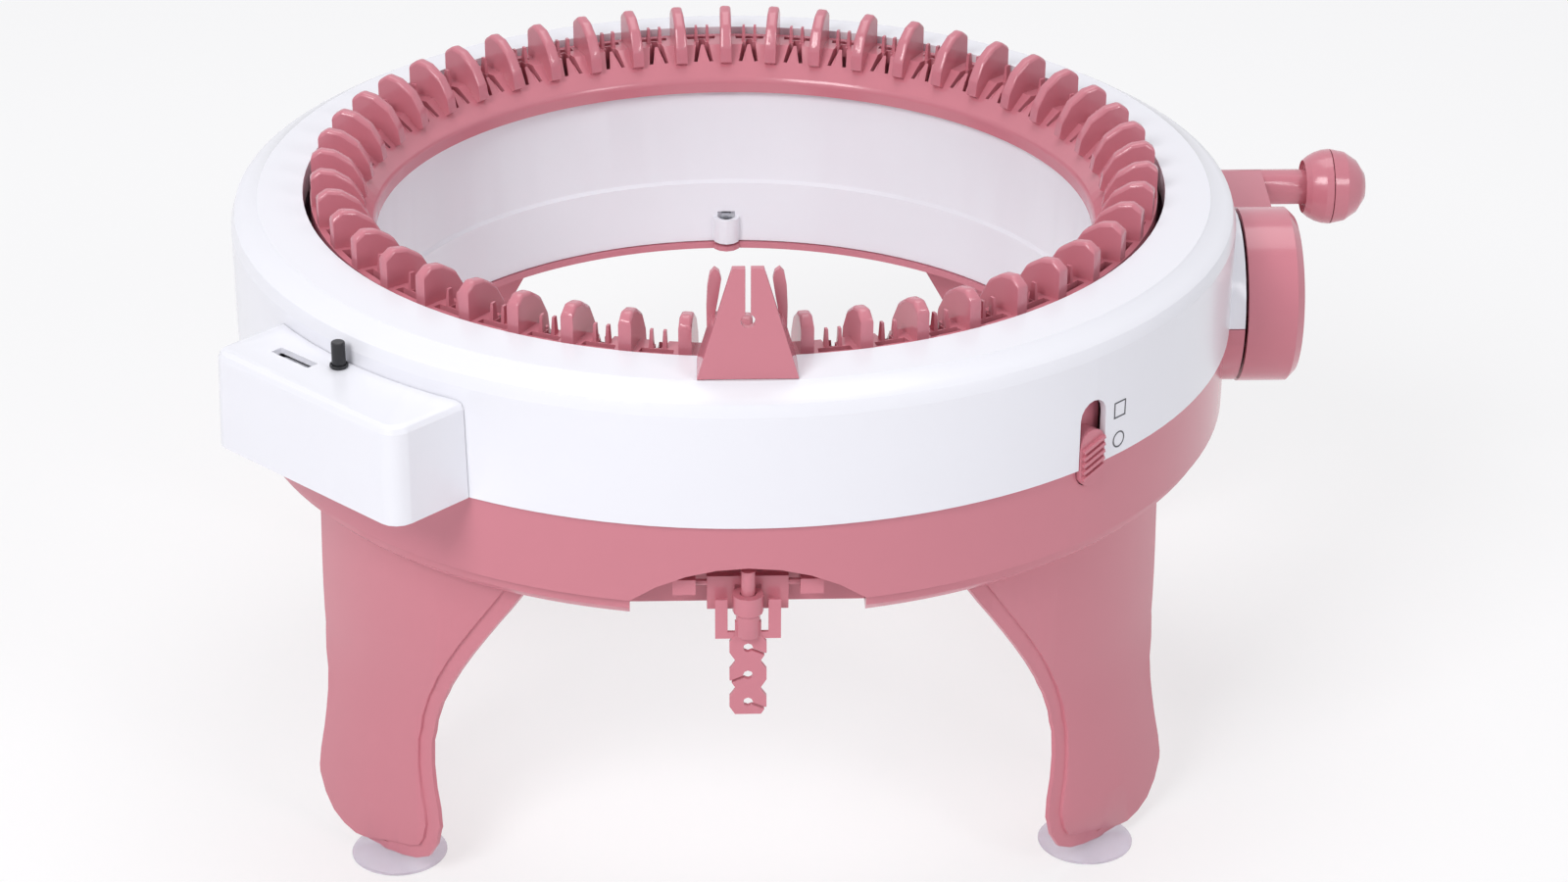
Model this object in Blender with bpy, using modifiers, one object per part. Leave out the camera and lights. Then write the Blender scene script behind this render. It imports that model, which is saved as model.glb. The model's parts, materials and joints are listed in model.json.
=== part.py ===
"""Circular knitting machine with forty-eight needles, cranked by hand.

Metres, +Z up. The bottom centre of the machine's box is the world origin. An empty on the needle
bed's upright axis, at the joint between the two housings, carries every part, so heights below are
counted from that joint. The yarn feeder faces -Y and the crank's shaft runs out along +X.
"""

import math

import bmesh
import bpy
from mathutils import Matrix, Vector

# Counts and steps of round shapes
NEEDLE_COUNT = 48
PINION_TEETH_COUNT = 16
HOUSING_STEPS = 48
CRANK_STEPS = 28
KNOB_STEPS = 20
CUP_STEPS = 16
SMALL_STEPS = 12
SCREW_STEPS = 8
PROFILE_STEPS = 8
CORNER_STEPS = 4
CURVE_STEPS = 2
FLANK_STEPS = 2

# Fits shared by all parts
CLEARANCE = 0.0003
RUNNING_GAP = 0.0010
OVERRUN = 0.0020
SEAM_MERGE = 0.00001
FLAT_ANGLE = math.radians(0.05)

# Needle bed: the turning ring with its fins, prongs and needle slots
BED_INNER_RADIUS = 0.1255
BED_DEPTH = 0.0148
BED_CONE_DEPTH = 0.0157
BED_CONE_WIDTH = 0.0105
BED_BAND_HEIGHT = 0.0050
BED_SETBACK = 0.0010
BED_WALL = 0.0025
FIN_SETBACK = 0.0005
FIN_REACH = 0.0190
FIN_SINK = 0.0065
FIN_HEIGHT = 0.0195
FIN_THICKNESS = 0.0042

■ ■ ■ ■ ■

## The task
From the top of the listing above, restate each line word for word up to and including the line with "cranked by hand."; add nothing else.

## Reply to the task
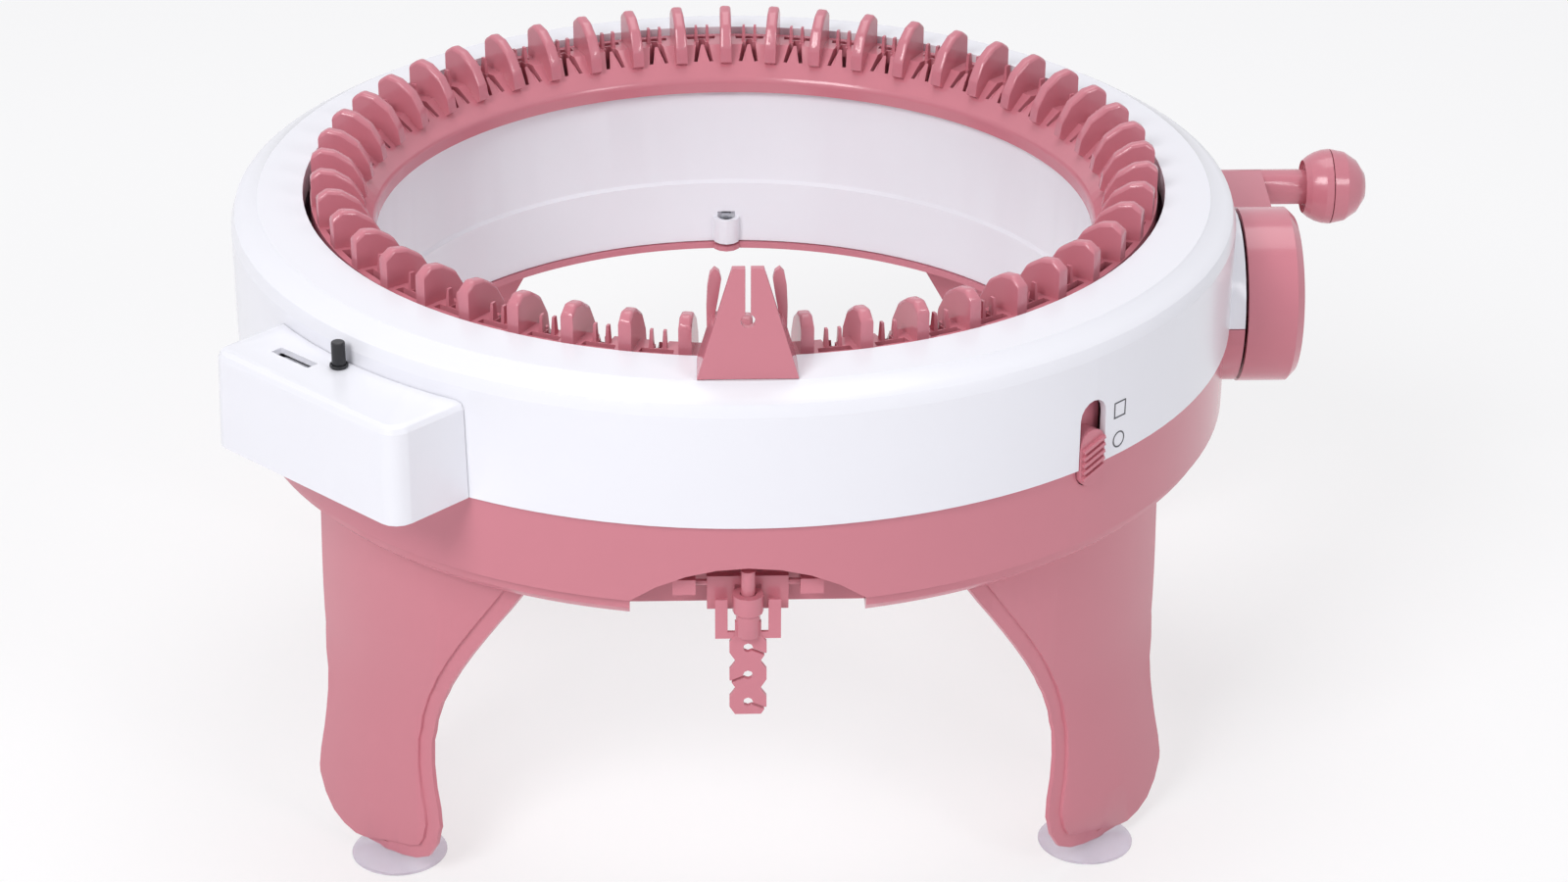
Model this object in Blender with bpy, using modifiers, one object per part. Leave out the camera and lights. Then write the Blender scene script behind this render. It imports that model, which is saved as model.glb. The model's parts, materials and joints are listed in model.json.
=== part.py ===
"""Circular knitting machine with forty-eight needles, cranked by hand.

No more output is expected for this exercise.